Part of a data file

--------------------------------------------------

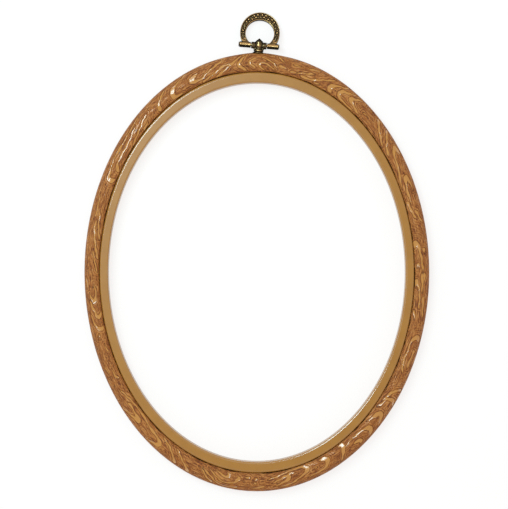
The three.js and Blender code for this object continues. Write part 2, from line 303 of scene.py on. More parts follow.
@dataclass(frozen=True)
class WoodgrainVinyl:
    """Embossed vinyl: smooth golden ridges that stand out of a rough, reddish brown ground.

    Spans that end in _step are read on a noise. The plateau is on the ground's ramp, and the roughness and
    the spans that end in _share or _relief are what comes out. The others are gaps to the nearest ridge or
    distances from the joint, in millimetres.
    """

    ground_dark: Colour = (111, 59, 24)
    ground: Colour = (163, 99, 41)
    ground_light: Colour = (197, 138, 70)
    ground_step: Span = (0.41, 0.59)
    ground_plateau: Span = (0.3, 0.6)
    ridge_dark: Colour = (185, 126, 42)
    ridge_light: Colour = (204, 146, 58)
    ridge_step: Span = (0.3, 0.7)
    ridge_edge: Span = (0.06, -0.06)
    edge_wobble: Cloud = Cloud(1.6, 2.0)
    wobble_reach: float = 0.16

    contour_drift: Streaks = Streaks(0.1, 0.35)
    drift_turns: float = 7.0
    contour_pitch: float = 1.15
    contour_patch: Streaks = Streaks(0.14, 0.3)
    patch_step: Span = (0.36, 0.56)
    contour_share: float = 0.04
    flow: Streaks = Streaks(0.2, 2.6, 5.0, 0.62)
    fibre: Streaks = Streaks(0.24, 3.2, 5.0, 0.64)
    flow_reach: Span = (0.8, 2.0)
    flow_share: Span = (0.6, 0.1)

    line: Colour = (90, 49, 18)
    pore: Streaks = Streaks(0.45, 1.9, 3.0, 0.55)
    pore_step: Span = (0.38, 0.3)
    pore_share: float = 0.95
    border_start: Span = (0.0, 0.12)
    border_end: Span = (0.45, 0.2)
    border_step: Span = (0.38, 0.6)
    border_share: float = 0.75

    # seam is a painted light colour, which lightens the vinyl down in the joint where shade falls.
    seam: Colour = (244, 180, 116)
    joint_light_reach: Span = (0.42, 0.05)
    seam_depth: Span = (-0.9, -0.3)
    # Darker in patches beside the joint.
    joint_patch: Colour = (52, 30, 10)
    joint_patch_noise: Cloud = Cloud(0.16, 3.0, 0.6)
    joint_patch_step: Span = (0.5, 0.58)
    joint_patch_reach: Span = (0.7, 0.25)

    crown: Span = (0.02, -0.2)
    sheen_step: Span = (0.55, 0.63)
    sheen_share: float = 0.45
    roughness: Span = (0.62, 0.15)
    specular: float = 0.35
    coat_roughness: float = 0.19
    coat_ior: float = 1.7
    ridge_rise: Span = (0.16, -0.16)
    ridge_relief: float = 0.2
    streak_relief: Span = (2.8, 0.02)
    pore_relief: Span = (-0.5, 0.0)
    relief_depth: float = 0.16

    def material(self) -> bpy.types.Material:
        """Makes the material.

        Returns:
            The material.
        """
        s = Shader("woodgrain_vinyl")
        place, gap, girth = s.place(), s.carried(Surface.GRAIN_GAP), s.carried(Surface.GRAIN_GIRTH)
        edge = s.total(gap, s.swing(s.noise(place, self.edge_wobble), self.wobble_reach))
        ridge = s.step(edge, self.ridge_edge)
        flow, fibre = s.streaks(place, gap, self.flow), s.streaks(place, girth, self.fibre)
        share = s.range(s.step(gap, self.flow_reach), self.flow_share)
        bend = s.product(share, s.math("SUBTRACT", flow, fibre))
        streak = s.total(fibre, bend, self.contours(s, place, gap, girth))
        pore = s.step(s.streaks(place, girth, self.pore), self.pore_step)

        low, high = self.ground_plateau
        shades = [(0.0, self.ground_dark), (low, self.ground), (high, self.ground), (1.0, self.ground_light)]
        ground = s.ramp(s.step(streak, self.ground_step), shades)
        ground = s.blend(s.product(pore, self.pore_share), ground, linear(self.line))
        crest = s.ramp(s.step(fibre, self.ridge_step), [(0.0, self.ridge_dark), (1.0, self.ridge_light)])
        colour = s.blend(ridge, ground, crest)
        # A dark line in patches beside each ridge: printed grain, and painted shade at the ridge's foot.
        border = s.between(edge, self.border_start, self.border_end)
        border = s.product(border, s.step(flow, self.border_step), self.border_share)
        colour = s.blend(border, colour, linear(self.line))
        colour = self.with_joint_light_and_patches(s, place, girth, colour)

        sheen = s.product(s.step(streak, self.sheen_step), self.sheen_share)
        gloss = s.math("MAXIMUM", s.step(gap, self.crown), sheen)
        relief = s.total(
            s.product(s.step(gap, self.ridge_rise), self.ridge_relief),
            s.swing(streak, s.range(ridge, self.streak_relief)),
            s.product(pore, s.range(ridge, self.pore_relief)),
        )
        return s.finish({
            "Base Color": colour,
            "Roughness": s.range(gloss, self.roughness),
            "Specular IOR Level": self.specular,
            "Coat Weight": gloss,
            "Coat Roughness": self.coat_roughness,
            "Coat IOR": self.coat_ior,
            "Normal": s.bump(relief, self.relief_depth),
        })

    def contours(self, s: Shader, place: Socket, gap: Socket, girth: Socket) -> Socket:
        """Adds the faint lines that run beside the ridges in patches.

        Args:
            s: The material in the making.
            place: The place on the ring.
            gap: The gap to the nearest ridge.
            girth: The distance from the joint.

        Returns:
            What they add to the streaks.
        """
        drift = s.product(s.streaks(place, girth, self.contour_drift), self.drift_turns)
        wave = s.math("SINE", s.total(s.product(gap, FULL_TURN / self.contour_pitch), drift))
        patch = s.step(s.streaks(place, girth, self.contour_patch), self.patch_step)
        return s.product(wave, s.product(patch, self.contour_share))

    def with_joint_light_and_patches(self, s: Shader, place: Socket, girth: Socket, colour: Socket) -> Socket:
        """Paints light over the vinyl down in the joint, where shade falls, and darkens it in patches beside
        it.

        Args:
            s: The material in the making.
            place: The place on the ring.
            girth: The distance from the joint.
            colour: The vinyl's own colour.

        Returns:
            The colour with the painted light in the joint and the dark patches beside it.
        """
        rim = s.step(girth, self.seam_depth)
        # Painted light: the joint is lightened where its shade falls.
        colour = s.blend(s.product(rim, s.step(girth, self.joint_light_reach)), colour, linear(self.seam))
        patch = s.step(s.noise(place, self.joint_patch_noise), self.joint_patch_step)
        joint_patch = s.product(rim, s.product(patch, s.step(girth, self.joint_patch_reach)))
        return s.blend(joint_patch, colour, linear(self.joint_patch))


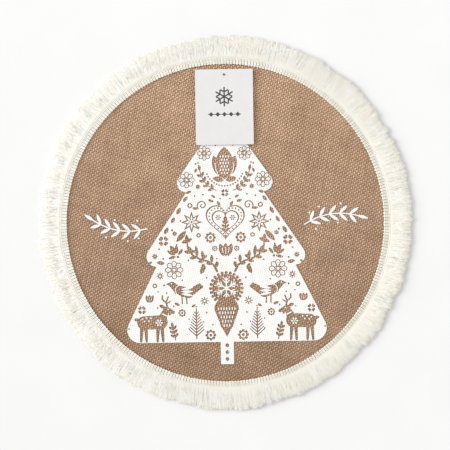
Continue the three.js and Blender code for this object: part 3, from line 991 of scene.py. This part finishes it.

--------------------------------------------------

* _What you are asked to do_
Using the material above, report each line where "code" occurs.

* _Problem solution_
The three.js and Blender code for this object continues. Write part 2, from line 303 of scene.py on. More parts follow.
Continue the three.js and Blender code for this object: part 3, from line 991 of scene.py. This part finishes it.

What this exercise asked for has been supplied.